◆ **TASK PROMPT**: Where a line holds the string "bodies", return that line.

==================================================

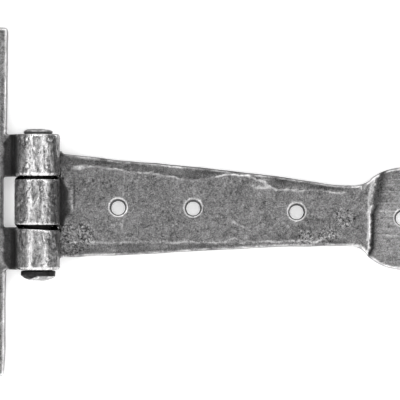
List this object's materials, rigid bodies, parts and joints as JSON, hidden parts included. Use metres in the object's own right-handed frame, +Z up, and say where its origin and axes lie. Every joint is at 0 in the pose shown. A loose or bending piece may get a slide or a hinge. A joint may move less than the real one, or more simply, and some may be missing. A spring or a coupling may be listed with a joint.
{
  "type": "tee hinge",
  "caption": "Hand-forged tee hinge with an upright frame plate, rolled knuckles, a riveted pin and a long tapered strap that ends in a thinner round penny.",
  "frame": {"origin": "centre of the frame plate's back face, the face that is screwed to the door frame", "axes": "+Z up along the pin, +Y out of the plate's back face into the door frame, +X along the strap towards its penny end"},
  "size_m": [0.1877, 0.0158, 0.127],
  "materials": {
    "plate_steel": "hand-forged pewtered grey, rubbed brighter on edges and knuckles",
    "strap_steel": "hand-forged pewtered grey with a dark patina in the hammer marks",
    "pin_steel": "dark forged steel with peened heads"
  },
  "bodies": {
    "frame": {"frame_plate": "plate_steel", "hinge_pin": "pin_steel"},
    "strap": {"strap": "strap_steel"}
  },
  "joints": [
    {"name": "strap_swing", "type": "hinge", "parent": "frame", "child": "strap", "pos_m": [0.02355, -0.0079, 0], "axis": [0, 0, -1], "range_deg": [0, 180]}
  ]
}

==================================================

◆ **EXERCISE SOLUTION**:
List this object's materials, rigid bodies, parts and joints as JSON, hidden parts included. Use metres in the object's own right-handed frame, +Z up, and say where its origin and axes lie. Every joint is at 0 in the pose shown. A loose or bending piece may get a slide or a hinge. A joint may move less than the real one, or more simply, and some may be missing. A spring or a coupling may be listed with a joint.
  "bodies": {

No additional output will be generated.